Since the September 2001 attacks in the United States, airports and airlines have stepped up security, including more stringent screening of passengers and their luggage.
Airlines have strengthened cockpit doors and allowed some pilots to carry arms. The use of armed marshalls on board passenger aircraft has also increased.
IATA called on nations to work together to find solutions to baggage re-screening for transit passengers, certification and testing of equipment and harmonization of biometric identification for passengers.
Bisignani also urged greater attention for air cargo. He said that with IATA members carrying more than 40 million tons of cargo annually, screeners had to look for alternative ways that would address security concerns without choking business.
Threat of shoulder-fired rockets
The growing threat to aircraft from shoulder-fired ground-to-air missiles was also addressed at the Athens meeting. Bisignani said IATA was working with other groups to help develop counter measures.

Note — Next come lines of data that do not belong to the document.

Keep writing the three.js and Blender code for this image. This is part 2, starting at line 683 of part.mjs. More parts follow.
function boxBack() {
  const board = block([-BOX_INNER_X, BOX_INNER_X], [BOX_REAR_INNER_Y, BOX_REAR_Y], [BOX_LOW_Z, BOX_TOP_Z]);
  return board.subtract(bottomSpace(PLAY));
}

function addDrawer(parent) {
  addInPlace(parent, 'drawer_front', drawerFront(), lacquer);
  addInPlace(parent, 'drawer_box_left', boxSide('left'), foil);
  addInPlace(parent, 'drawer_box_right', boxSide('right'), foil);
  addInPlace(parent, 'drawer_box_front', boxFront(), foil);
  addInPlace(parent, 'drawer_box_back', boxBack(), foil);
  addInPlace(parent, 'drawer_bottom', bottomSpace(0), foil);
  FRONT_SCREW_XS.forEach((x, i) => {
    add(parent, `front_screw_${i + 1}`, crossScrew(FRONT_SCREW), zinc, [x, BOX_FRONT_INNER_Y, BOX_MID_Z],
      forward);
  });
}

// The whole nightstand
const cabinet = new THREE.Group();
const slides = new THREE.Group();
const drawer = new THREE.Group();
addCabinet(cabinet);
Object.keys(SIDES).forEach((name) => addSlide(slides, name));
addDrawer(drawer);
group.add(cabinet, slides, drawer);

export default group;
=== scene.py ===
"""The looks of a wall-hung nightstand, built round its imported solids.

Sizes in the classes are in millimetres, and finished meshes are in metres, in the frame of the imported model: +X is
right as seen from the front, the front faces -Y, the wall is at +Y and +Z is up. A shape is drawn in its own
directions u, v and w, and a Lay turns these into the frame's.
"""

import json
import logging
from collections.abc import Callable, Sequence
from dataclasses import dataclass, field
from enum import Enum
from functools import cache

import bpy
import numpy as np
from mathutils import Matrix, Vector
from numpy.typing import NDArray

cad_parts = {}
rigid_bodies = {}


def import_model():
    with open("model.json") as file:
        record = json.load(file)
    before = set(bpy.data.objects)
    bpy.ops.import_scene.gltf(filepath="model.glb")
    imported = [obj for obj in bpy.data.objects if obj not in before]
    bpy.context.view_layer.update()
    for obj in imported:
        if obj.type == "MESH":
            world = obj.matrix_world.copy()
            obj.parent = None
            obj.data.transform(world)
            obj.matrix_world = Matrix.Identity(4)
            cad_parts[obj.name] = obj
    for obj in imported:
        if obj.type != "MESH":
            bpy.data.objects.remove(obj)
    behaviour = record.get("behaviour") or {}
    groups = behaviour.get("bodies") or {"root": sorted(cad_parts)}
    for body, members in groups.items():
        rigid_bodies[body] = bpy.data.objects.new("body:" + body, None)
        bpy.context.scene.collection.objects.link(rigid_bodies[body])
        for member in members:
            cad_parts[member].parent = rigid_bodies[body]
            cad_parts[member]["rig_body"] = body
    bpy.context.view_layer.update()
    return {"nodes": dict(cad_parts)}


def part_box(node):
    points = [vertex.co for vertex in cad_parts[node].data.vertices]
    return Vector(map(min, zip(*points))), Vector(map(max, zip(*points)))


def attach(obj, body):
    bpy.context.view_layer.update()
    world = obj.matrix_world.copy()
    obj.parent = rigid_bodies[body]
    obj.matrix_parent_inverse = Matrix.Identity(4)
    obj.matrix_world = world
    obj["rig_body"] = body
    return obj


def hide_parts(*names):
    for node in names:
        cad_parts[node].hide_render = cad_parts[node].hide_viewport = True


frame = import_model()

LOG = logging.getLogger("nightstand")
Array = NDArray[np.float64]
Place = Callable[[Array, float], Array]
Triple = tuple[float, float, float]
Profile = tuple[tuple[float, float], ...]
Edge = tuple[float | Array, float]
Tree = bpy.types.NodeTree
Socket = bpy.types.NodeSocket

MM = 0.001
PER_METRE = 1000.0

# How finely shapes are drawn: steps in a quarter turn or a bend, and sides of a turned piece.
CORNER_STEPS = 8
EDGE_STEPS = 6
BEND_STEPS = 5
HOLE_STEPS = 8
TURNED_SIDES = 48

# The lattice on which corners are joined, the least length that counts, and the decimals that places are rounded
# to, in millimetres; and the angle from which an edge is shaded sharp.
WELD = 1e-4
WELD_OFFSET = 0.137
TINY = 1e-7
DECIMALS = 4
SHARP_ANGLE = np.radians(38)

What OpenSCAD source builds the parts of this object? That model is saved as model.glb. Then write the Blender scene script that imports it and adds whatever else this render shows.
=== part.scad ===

The November 2002 attempt to shoot down an Israeli jetliner in Kenya, and the possible use of shoulder-fired missiles in the recent downing of U.S. helicopters in Iraq, has highlighted the urgent need for counter measures in commercial aviation.
Bisignani said a number of countries including the United States, Israel, Australia and the UK were looking at the issue. So far, no solutions aside from the use of on-board systems have been implemented.
In addition to the costs of extra security, the global aviation industry has been hard hit by lower passenger numbers stemming from the war in Iraq and the SARS outbreak earlier this year.
Earlier this month, IATA reported that international passenger traffic in September 2003 was 1 percent above the same month in 2002 -- the first increase since February. But early figures for the first nine months of 2003 are still 4.9 percent below the same period for 2002.